Yan Xiao Gong

Personal information
- Born: December 31, 1997 (age 28) China

Sport
- Country: United States
- Sport: Paralympic shooting

Medal record
Men's shooting para sport
Representing United States
Paralympic Games
| Silver medal – second place | 2024 Paris | Mixed 25 m pistol SH1 |
World Championships
| Gold medal – first place | 2023 Lima | 25m Pistol SH1 |
| Bronze medal – third place | 2023 Lima | 10m Air Pistol SH1 |
Parapan American Games
| Gold medal – first place | 2023 Santiago | 25 m pistol |
| Bronze medal – third place | 2023 Santiago | Men's 10 m air pistol |

= Yan Xiao Gong =

American paralympic sport shooter

Yan Xiao Gong (born December 31, 1997) is an American paralympic sport shooter.

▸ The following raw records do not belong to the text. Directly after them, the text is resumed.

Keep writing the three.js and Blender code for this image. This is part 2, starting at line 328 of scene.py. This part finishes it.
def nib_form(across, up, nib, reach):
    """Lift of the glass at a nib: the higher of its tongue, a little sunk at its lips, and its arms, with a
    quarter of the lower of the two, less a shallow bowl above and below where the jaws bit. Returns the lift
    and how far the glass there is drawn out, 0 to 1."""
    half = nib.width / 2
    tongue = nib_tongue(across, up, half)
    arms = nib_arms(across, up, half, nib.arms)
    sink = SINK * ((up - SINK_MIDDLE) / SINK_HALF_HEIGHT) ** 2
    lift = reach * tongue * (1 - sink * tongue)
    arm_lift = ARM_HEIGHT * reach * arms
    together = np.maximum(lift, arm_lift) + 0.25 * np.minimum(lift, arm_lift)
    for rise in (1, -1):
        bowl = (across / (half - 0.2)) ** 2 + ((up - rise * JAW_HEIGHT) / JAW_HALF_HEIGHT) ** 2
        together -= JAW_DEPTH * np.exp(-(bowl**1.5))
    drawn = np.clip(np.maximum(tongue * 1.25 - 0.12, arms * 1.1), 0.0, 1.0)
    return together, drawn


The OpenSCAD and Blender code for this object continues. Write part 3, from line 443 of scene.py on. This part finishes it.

He is a silver medalist in the 2024 Summer Paralympics in the shooting competition. He has also competed in the World Shooting Para Sports Championships and the Parapan American Games, winning medals in both.

==Early life==
From a young age, he had been fascinated with antique guns due to the older movies he watched. He was severely injured in his back while surfing.

==Career==
Gong competed the World Championships in September 2023, winning the gold medal in the 25 m pistol and the bronze medal in the 10 m air pistol, which earned him the U.S. Paralympic Quota for the 2024 Summer Paralympics. Two months later, he competed in the 2023 Parapan American Games, winning gold medal in the 25 m pistol and the bronze medal in the men's 10 metre air pistol.

Gong participated at the 2024 Summer Paralympics in the shooting competition, being awarded the silver in the mixed 25 m pistol.